**Aim of the exercise**. From the first line of the data below, copy each line up to the one containing "to the handle's line.", and include that line too.

**Information provided**.
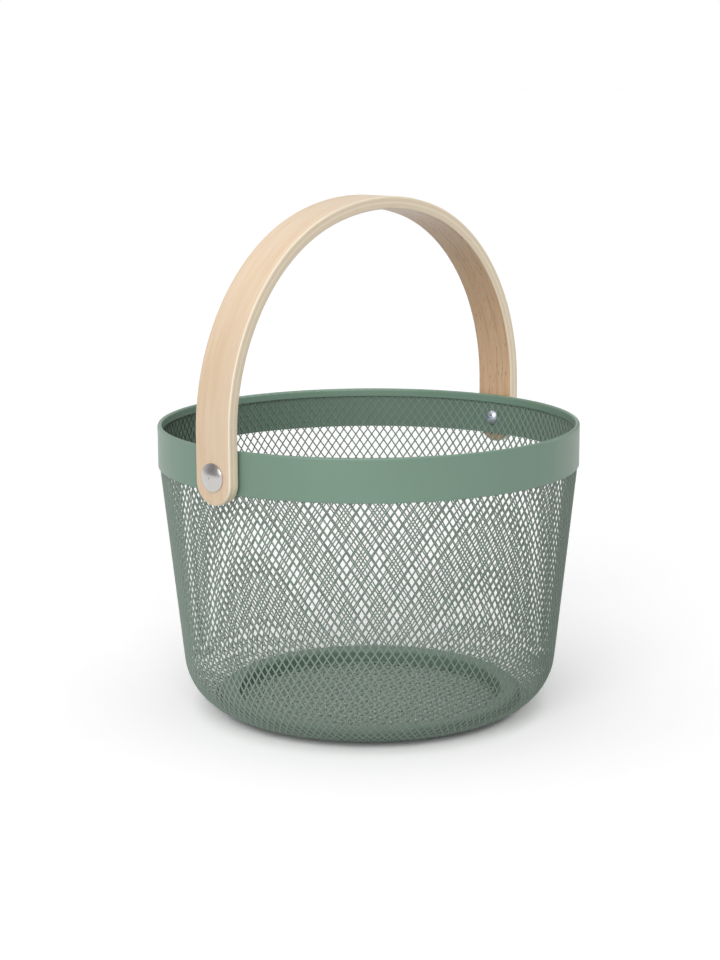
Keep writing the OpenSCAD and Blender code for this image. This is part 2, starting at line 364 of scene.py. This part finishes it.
def handle_surface(sizes):
    """A long strip with round ends and eased edges, bent to the handle's line.

    One parameter runs round the flat strip's outline, two straight sides and two half circles. The
    other runs from the strip's spine on the outer face, over the edge's quarter rounds, to the spine
    on the inner face. The flat strip is then laid along the handle's line.
    """
    straight_steps, cap_steps, face_steps, edge_steps = 420, 41, 5, 6
    end_r = HANDLE_HIGH.y
    half = sizes.ply_thickness / 2
    ease = sizes.edge_ease
    reach = handle_line(np.zeros(1), sizes)[2]
    straight = np.linspace(-(reach - end_r), reach - end_r, straight_steps)
    cap = np.linspace(0, np.pi, cap_steps)[1:-1]
    spine = np.concatenate([straight, cap * 0 + straight[-1], straight[::-1], cap * 0 + straight[0]])
    out_s = np.concatenate([straight * 0, np.sin(cap), straight * 0, -np.sin(cap)])
    out_y = np.concatenate([straight * 0 - 1, -np.cos(cap), straight * 0 + 1, np.cos(cap)])
    quarter = np.linspace(0, np.pi / 2, edge_steps)
    face = np.linspace(0, end_r - ease, face_steps)[:-1]
    side = np.linspace(half - ease, -(half - ease), edge_steps)[1:-1]
    width = np.concatenate([face, end_r - ease + ease * np.sin(quarter), side * 0 + end_r])
    depth = np.concatenate([face * 0 + half, half - ease + ease * np.cos(quarter), side])
    width = np.concatenate([width, (end_r - ease + ease * np.sin(quarter))[::-1], face[::-1]])
    depth = np.concatenate([depth, -(half - ease + ease * np.cos(quarter))[::-1], face * 0 - half])
    along = spine[:, None] + out_s[:, None] * width
    across = out_y[:, None] * width
    through = np.broadcast_to(depth, along.shape)
    middle, square_out, _ = handle_line(along, sizes)
    points = middle + square_out * through[..., None]
    points[..., 1] = across
    around, over = along.shape
    a, b = np.meshgrid(np.arange(around), np.arange(over - 1), indexing="ij")
    corner = a * over + b
    beside = (a + 1) % around * over + b
    faces = np.stack([corner, corner + 1, beside + 1, beside], -1).reshape(-1, 4)
    return points.reshape(-1, 3), np.stack([along, across, through], -1).reshape(-1, 3), faces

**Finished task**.
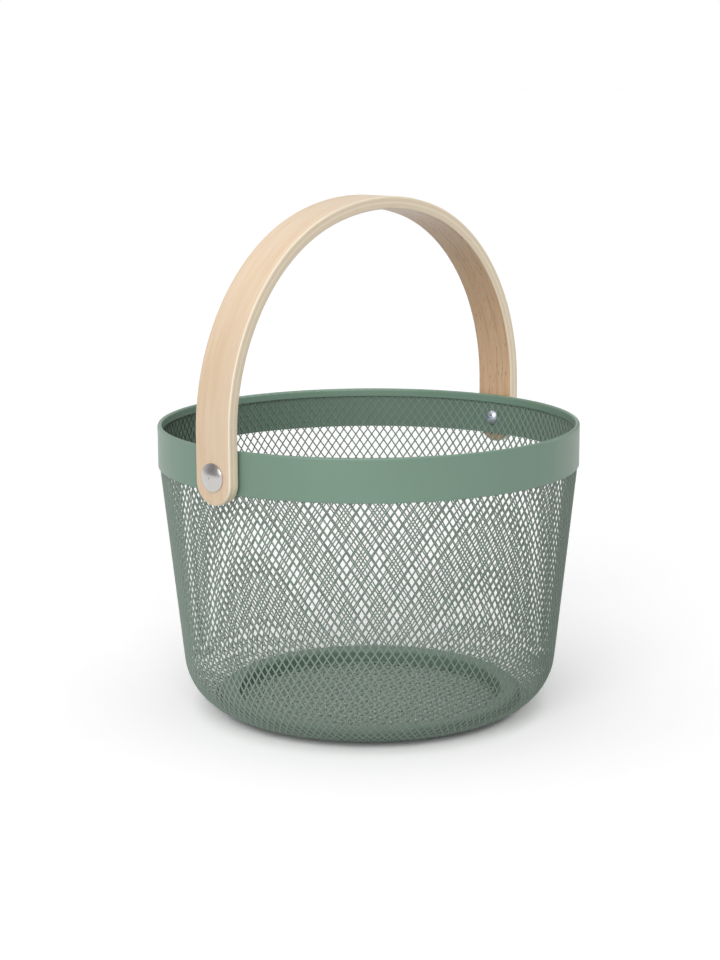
Keep writing the OpenSCAD and Blender code for this image. This is part 2, starting at line 364 of scene.py. This part finishes it.
def handle_surface(sizes):
    """A long strip with round ends and eased edges, bent to the handle's line.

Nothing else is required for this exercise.